Le moment le plus important de la présidence française sera le sommet sur l’Europe de la défense. Ursula von der Leyen a pris soin de le programmer au premier semestre 2022 pour qu’il soit porté, politiquement, par Emmanuel Macron. Et la « première réunion organisée par la Pfue est celle des ministres de la Défense et des Affaires étrangères, en présence du secrétaire général de l’Organisation du traité de l’Atlantique Nord (Otan) », à Brest, les 13 et 14 janvier, déplore Roland Nivet, porte-parole du Mouvement de la paix. Cette rencontre visait à doter l’UE d’une boussole stratégique – à savoir, officiellement, déterminer quelles sont les menaces auxquelles le Vieux Continent fait face ; la manière d’y répondre ; l’orientation de l’industrie de l’armement. En réalité, il s’est agi d’un travail sur « la militarisation accrue de l’UE, l’augmentation des budgets nationaux de défense, de l’emploi du fonds de défense européenne (sur la recherche en matière d’armement), de la présence européenne dans la zone indo-pacifique » pour rivaliser avec la Chine, traduit Roland Nivet, qui relève la mesure phare : « Une nouvelle force de projection européenne de 5 000 hommes pour aller sur des terrains d’intervention » en Afrique ou au Moyen-Orient, et un « renforcement de Frontex », la police extérieure antimigrants de l’UE. Le pacte sur l’immigration et l’asile sera également discuté sous la présidence française. « On a des réponses militaires aux problèmes du monde d’aujourd’hui », constate le dirigeant pacifiste, pour qui « la France aurait pu jouer un rôle important en apportant quelque chose de nouveau, en s’appuyant sur les Nations unies ».

Pour cela, l’UE «  devrait prendre des initiatives marquantes : la sortie du carcan de l’ultralibéralisme – la plus grande partie de l’industrie de l’armement est dans les mains du privé – et la sortie du carcan de l’Otan », et proposer que « les dépenses d’armement soient allouées à répondre aux inégalités de développement et à répondre aux crises sanitaires et climatiques », en lien avec les objectifs de développement durable des Nations unies. Par ailleurs, la « France pourrait dire que l’UE doit mettre à son agenda une conférence de type d’Helsinki en 1975, qui comprenne tous les pays européens, y compris la Russie, pour discuter de la sécurité en Europe ».

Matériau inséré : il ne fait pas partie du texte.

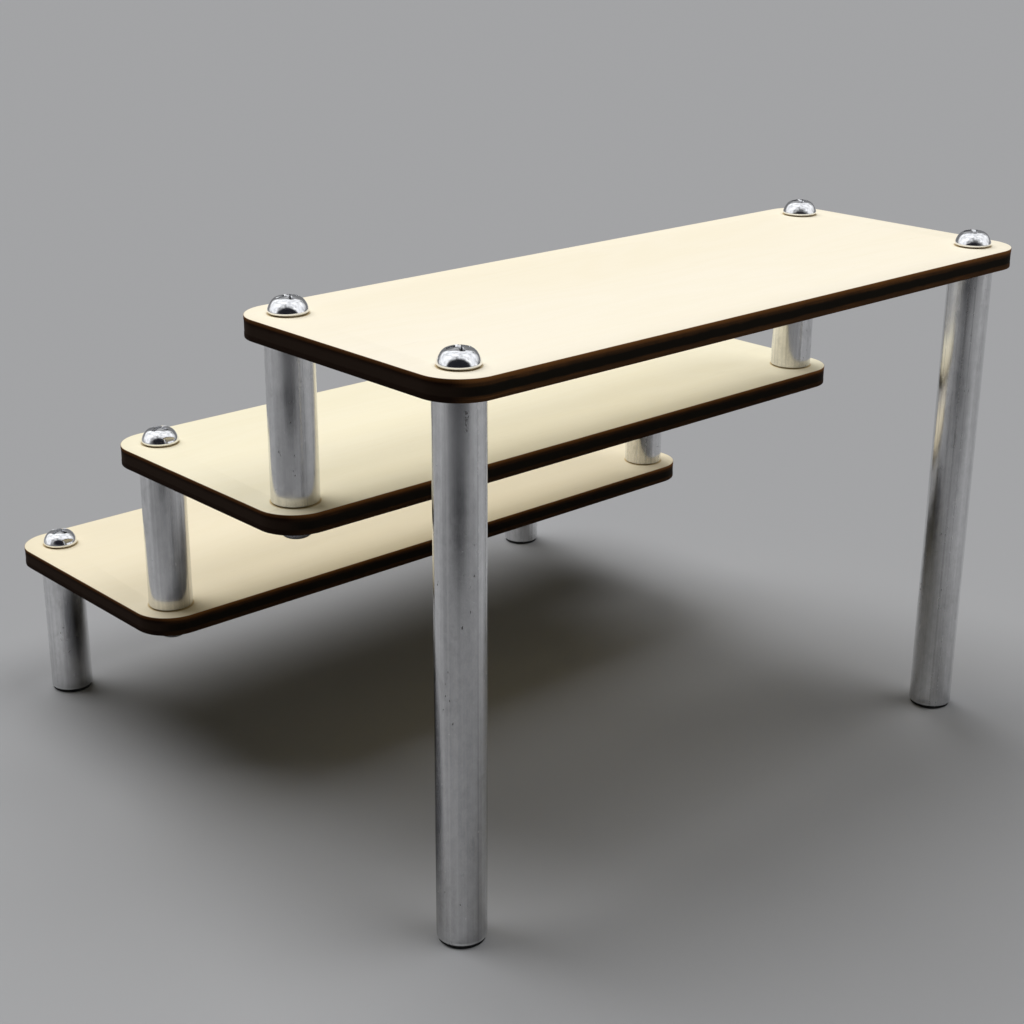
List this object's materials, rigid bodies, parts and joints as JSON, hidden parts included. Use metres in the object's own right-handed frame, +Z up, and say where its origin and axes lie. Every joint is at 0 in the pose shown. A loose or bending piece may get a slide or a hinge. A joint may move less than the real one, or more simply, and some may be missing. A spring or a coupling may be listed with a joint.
{
  "type": "display riser",
  "caption": "Free-standing stepped display riser: overlapping plywood shelves with rounded corners, clamped to round metal posts by domed cross-recess screws.",
  "frame": {"origin": "on the surface that the riser stands on, at the centre of its outline and under the centre of the middle shelf", "axes": "+X runs along the shelves to the right as seen from the low front shelf, +Y goes from the low front shelf to the tall back shelf, +Z is up"},
  "size_m": [0.26, 0.254, 0.1793],
  "materials": {
    "plywood": "sanded birch plywood with scorched laser-cut edges",
    "aluminium_bar": "satin drawn bar, chamfered and bare",
    "plated_steel": "bright plated",
    "black_rubber": "matt"
  },
  "bodies": {
    "root": {"shelf_bottom": "plywood", "shelf_middle": "plywood", "shelf_top": "plywood", "leg_back_left": "aluminium_bar", "leg_back_right": "aluminium_bar", "leg_front_left": "aluminium_bar", "leg_front_right": "aluminium_bar", "post_upper_left": "aluminium_bar", "post_upper_right": "aluminium_bar", "post_lower_left": "aluminium_bar", "post_lower_right": "aluminium_bar", "screw_top_back_left": "plated_steel", "screw_top_back_right": "plated_steel", "screw_top_front_left": "plated_steel", "screw_top_front_right": "plated_steel", "screw_middle_front_left": "plated_steel", "screw_middle_front_right": "plated_steel", "screw_middle_back_left": "plated_steel", "screw_middle_back_right": "plated_steel", "screw_bottom_front_left": "plated_steel", "screw_bottom_front_right": "plated_steel", "screw_bottom_back_left": "plated_steel", "screw_bottom_back_right": "plated_steel", "foot_pad_back_left": "black_rubber", "foot_pad_back_right": "black_rubber", "foot_pad_front_left": "black_rubber", "foot_pad_front_right": "black_rubber"}
  },
  "joints": []
}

5 Budget, vaccins : des débats à engager

La présidence française devra faire avancer le débat sur plusieurs dossiers. Le premier est celui de la levée des brevets sur les vaccins et traitements contre le Covid, que l’Union européenne bloque à l’Organisation mondiale du commerce. Les ONG ont plusieurs fois invité Paris à changer de position. Mais, pour l’heure, la France s’en tient au dispositif Covax de dons de doses aux pays du Sud. C’est insuffisant : une grande partie de l’Afrique n’étant pas vaccinée. Or, une levée des brevets permettrait à 120 sites industriels dans le monde de produire un vaccin, a recensé, mi-décembre, l’étude Accessibsa.

Le deuxième débat porte sur les règles de discipline budgétaire, suspendues depuis le début de la pandémie. Un retour à la normale – une interdiction de dépasser les 3 % de déficit budgétaire – est fixé à 2023. D’autres pistes sont sur la table : le Conseil d’analyse économique, lié aux services du premier ministre, a présenté un projet de révision des règles budgétaires qui s’émancipe un peu de la règle des 3 %. C’est un maigre progrès, mais cette question n’a pas été fort mise en avant lors du discours d’Emmanuel Macron sur ses priorités, le mois dernier. De plus, le dogme du financement de la dette par les marchés financiers n’est pas remis en question, alors que les besoins d’investissement dans la transition énergétique et les services publics apparaissent immenses. Paris ne porte pas la question de prêts directs aux États – et à très bas taux d’intérêt – par la Banque centrale européenne. Il faut dire que l’amie de Macron, c’est la finance.